Altre strade per diminuire la liquidità potrebbero riguardare la revisione dei programmi di acquisto di obbligazioni, bloccando anticipatamente i reinvestimenti nell’ambito del piano PEPP, con il rischio però di destabilizzare i mercati finanziari e far impennare lo spread nei Paesi più indebitati, come l’Italia.
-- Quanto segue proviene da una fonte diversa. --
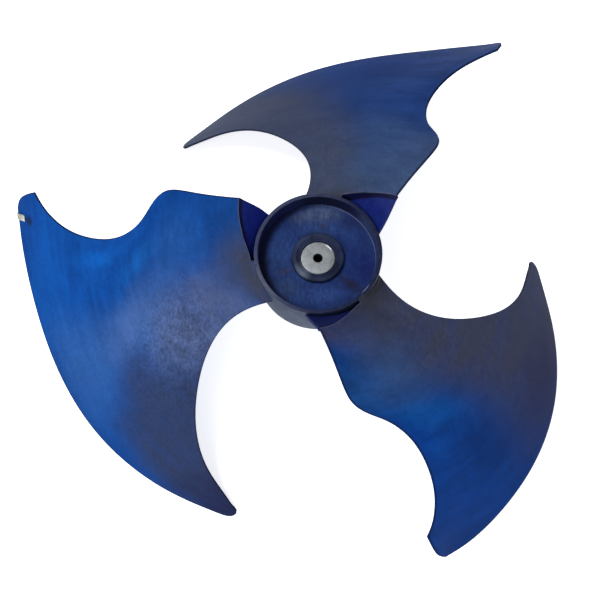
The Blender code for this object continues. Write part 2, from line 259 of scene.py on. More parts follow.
def patch(near, far, start, end):
    """A grid of points inside four edges: near and far run from start to end."""
    s = np.linspace(0, 1, len(start))[:, None]
    u = (1 - s) * fractions_along(near)[None, :] + s * fractions_along(far)[None, :]
    v = (1 - u) * fractions_along(start)[:, None] + u * fractions_along(end)[:, None]
    u, v = u[..., None], v[..., None]
    corners = ((1 - u) * (1 - v) * near[0] + u * (1 - v) * near[-1]
               + (1 - u) * v * far[0] + u * v * far[-1])
    return (1 - v) * near[None] + v * far[None] + (1 - u) * start[:, None] + u * end[:, None] - corners


held_edges = np.concatenate([
    edge_curve(ROOT_EDGE, 11), edge_curve(RIDGE, 12), edge_curve(OUTER_EDGE, 24),
    edge_curve(LEADING_EDGE, 14), edge_curve(TRAILING_EDGE, 12), edge_curve(BLUNT_END, 2)[1:],
])
print("the plate is held at", len(held_edges), "points")

# %% Spread the blade's cells
ROOT_RADIUS = 46.6 * MM     # the sheet ends inside the drum's wall
ROOT_CELLS, STEP_CELLS, RIDGE_CELLS = 52, 4, 64
LONG_CELLS, BLUNT_CELLS = 84, 12
DRAWN_CELLS = 400     # of a curve before it is spaced anew
ROOT_CROWDING = 1.4
ROOT_END = 68     # degrees, where the root pocket starts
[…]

Nella riunione della scorsa settimana, la Bce ha ribadito che continuerà a reinvestire il capitale rimborsato sui titoli in scadenza almeno sino alla fine del 2024.
La view degli analisti
Secondo fonti citate da MPS Capital Services, “molti membri sembrerebbero orientati ad alzare il coefficiente di riserva obbligatoria dall’1% attuale dei depositi al 3-4%. Considerato che nell’ultimo periodo di mantenimento (21 giugno – 1 agosto) la riserva obbligatoria era pari a 165 miliardi di euro, tale decisione triplicherebbe l’ammontare di liquidità detenuta dalle banche remunerata allo 0%.” Tuttavia, “alla luce della delicatezza del tema e dei timori espressi da alcuni membri del rischio di aumentare la volatilità sui mercati finanziari, ogni modifica difficilmente sarà implementata prima di fine anno.”
Equita ricorda che “al meeting di luglio Bce ha eliminato la remunerazione sulla riserva obbligatoria, precedentemente pari al tasso sui depositi”, salito ormai al 4% con gli aumenti dei tassi di riferimento. “Sulla base dei nostri calcoli, l’incremento della riserva obbligatoria (non remunerata) dall’attuale 1% al 3%/4% dei depositi, avrebbe un impatto negativo – a parità di condizioni – del -3%/5% sulle nostre stime di utile per il settore”.